Written instruction :: Report every line in the listing below where the string "from" shows up.

^^^^^^^^

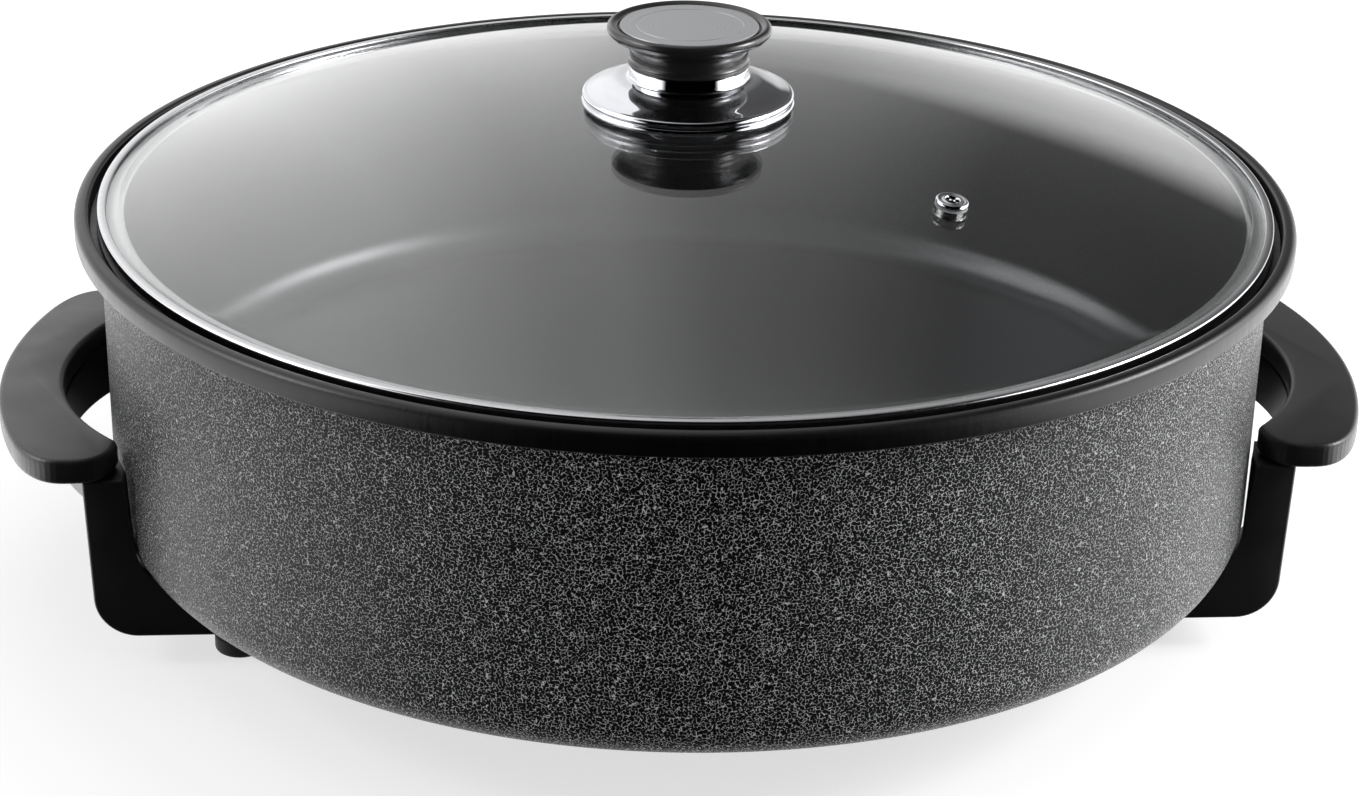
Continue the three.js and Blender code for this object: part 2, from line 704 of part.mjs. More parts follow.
function knobDisc() {
  const z = neckTopZ + seat + knob.height - knob.recess + seat;
  const radius = knob.recessRadius - knob.discGap;
  const edge = knob.disc / 3;
  const profile = [[0, z], [radius, z], [radius, z + knob.disc - edge], [radius - edge, z + knob.disc]];
  return turned([...profile, [0, z + knob.disc]], knobFaces);
}

function knobInsert() {
  const base = collarWebZ + collar.wall + seat;
  const bore = screw.shank + running;
  const radius = knob.insertRadius;
  const profile = [[bore, base], [radius, base], [radius, base + knob.insertLength]];
  return ring([...profile, [bore, base + knob.insertLength]], smallFaces);
}

// A flat ring at the middle of the lid.
function lidWasher(bore, radius, from, to) {
  return ring([[bore, from], [radius, from], [radius, to], [bore, to]], smallFaces);
}

// The upper gasket fills the gap between the crown and the collar's web; it is thinner at its middle.
function upperGasket() {
  const bore = lid.knobHole;
  const radius = clamp.gasketRadius;
  const top = collarWebZ - seat;
  const profile = [[bore, domeZ(bore) + seat], [radius, domeZ(radius) + seat], [radius, top], [bore, top]];
  return ring(profile, smallFaces);
}

const lowerGasketTop = crownZ - lid.glass - seat - (crownZ - domeZ(clamp.lowerGasketRadius));
const washerTop = lowerGasketTop - clamp.lowerGasket - seat;

function lowerGasket() {
  return lidWasher(lid.knobHole, clamp.lowerGasketRadius, lowerGasketTop - clamp.lowerGasket, lowerGasketTop);
}

function clampWasher() {
  return lidWasher(screw.shank + running, clamp.washerRadius, washerTop - clamp.washer, washerTop);
}

function knobScrew() {
  const under = washerTop - clamp.washer;
  return upScrew(under, collarWebZ + clamp.screwReach - under);
}

// The steam eyelet: a rolled head above the glass, a tube through it and a flared flange below.
function ventEyelet() {
  const headLow = vent.washer + 2 * seat;
  const bottom = -lid.glass - seat - vent.flangeWall;
  const { radius, height, tubeRadius, bore, flange, flangeWall } = vent;
  const roll = height / 2;
  const profile = [
    [bore, bottom],
    [flange, bottom],
    [flange, bottom + flangeWall],
    [tubeRadius, bottom + flangeWall],
    [tubeRadius, headLow],
    ...arc(radius - roll, headLow + roll, roll, -90, 90, roundSteps),
    [(radius + bore) / 2, headLow + height * vent.crownShare],
    [bore + flangeWall, headLow + height],
    [bore, headLow + height - flangeWall / 2],
  ];
  return atVent(ring(profile, smallFaces));
}

function ventWasher() {
  const profile = [[vent.tubeRadius + running, seat], [vent.radius, seat]];
  profile.push([vent.radius, seat + vent.washer], [vent.tubeRadius + running, seat + vent.washer]);
  return atVent(ring(profile, smallFaces));
}

// Finishes
const finish = (color, roughness, metalness = 0) => () =>
  new THREE.MeshStandardMaterial({ color, roughness, metalness, flatShading: true });
const hammered = finish('#3b3b3d', 0.45, 0.2);
const phenolic = finish('#2a2a2b', 0.6);
const glossBlack = finish('#0d0d0e', 0.15);
const satinDisc = finish('#6b6b6d', 0.4, 0.5);
const chrome = finish('#d9dadc', 0.08, 1);
const steel = finish('#b9babd', 0.25, 1);
const brass = finish('#b99a56', 0.3, 1);
const rubber = finish('#141414', 0.8);
const silicone = finish('#8d8f90', 0.6);
const ceramic = finish('#e9e6de', 0.5);
const sheath = finish('#5b5a56', 0.5, 0.8);
const glass = () => new THREE.MeshStandardMaterial({
  color: '#c9d2d2', roughness: 0.05, metalness: 0, transparent: true, opacity: 0.35, flatShading: true,
});

// Puts a solid into a group as a mesh of its own.
function add(group, name, body, material) {
  const mesh = new THREE.Mesh(geometryOf(body), material());
  mesh.name = name;
  group.add(mesh);
}

// One side's legs, grip, feet and screws, made at +X; the left side is the same turned half round.
function sideGroup(side) {
  const group = new THREE.Group();
  add(group, `leg_frame_${side}`, legFrame(), phenolic);
  add(group, `handle_grip_${side}`, handleGrip(), phenolic);
  const fronts = side === 'right' ? { front: -1, rear: 1 } : { front: 1, rear: -1 };
  const headSeat = foot.height + leg.armHeight - leg.screwLedge;
  const gripSeat = grip.underside - seat - leg.wall;
  for (const [end, across] of Object.entries(fronts)) {
    const y = across * leg.screwAcross;
    add(group, `foot_${side}_${end}`, footPad().translate(footReach, y, 0), rubber);
    const legScrew = upScrew(headSeat, baseZ + pan.bossHoleDepth - seat - headSeat);
    add(group, `leg_screw_${side}_${end}`, legScrew.translate(legScrewReach, y, 0), steel);
    const gripScrew = upScrew(gripSeat, grip.underside + grip.holeDepth - seat - gripSeat);
    add(group, `grip_screw_${side}_${end}`, gripScrew.translate(gripScrewReach, y, 0), steel);
  }
  group.rotation.z = side === 'right' ? 0 : Math.PI;
  return group;
}

// The socket at +X, with the element that feeds it.
function heaterGroup() {
  const group = new THREE.Group();
  add(group, 'heating_element', heatingElement(), sheath);
  add(group, 'probe_tube', probeTube(), steel);
  add(group, 'socket_housing', socketHousing(), steel);
  add(group, 'earth_contact', earthContact(), brass);
  for (const [end, side] of [['front', -1], ['rear', 1]]) {
    add(group, `terminal_bead_${end}`, terminalBead(side), ceramic);
    add(group, `terminal_pin_${end}`, terminalPin(side), steel);
    const under = baseZ + socket.under;
    const into = socket.wall + seat + pan.bossHoleDepth - seat;
    const [x, y] = socketPlaces[side < 0 ? 0 : 1];
    add(group, `socket_screw_${end}`, upScrew(under, into).translate(x, y, 0), steel);
  }
  return group;
}

// The loose lid with its knob and vent.
function lidGroup() {
  const group = new THREE.Group();
  add(group, 'lid_glass', lidGlass(), glass);
  add(group, 'lid_ring', lidRing(), steel);
  add(group, 'knob_collar', knobCollar(), chrome);
  add(group, 'knob_body', knobBody(), glossBlack);
  add(group, 'knob_disc', knobDisc(), satinDisc);
  add(group, 'knob_insert', knobInsert(), brass);
  add(group, 'knob_gasket_upper', upperGasket(), silicone);
  add(group, 'knob_gasket_lower', lowerGasket(), silicone);
  add(group, 'knob_washer', clampWasher(), steel);
  add(group, 'knob_screw', knobScrew(), steel);
  add(group, 'vent_eyelet', ventEyelet(), chrome);
  add(group, 'vent_washer', ventWasher(), silicone);
  return group;
}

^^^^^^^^

Answer to this exercise ::
Continue the three.js and Blender code for this object: part 2, from line 704 of part.mjs. More parts follow.
function lidWasher(bore, radius, from, to) {
  return ring([[bore, from], [radius, from], [radius, to], [bore, to]], smallFaces);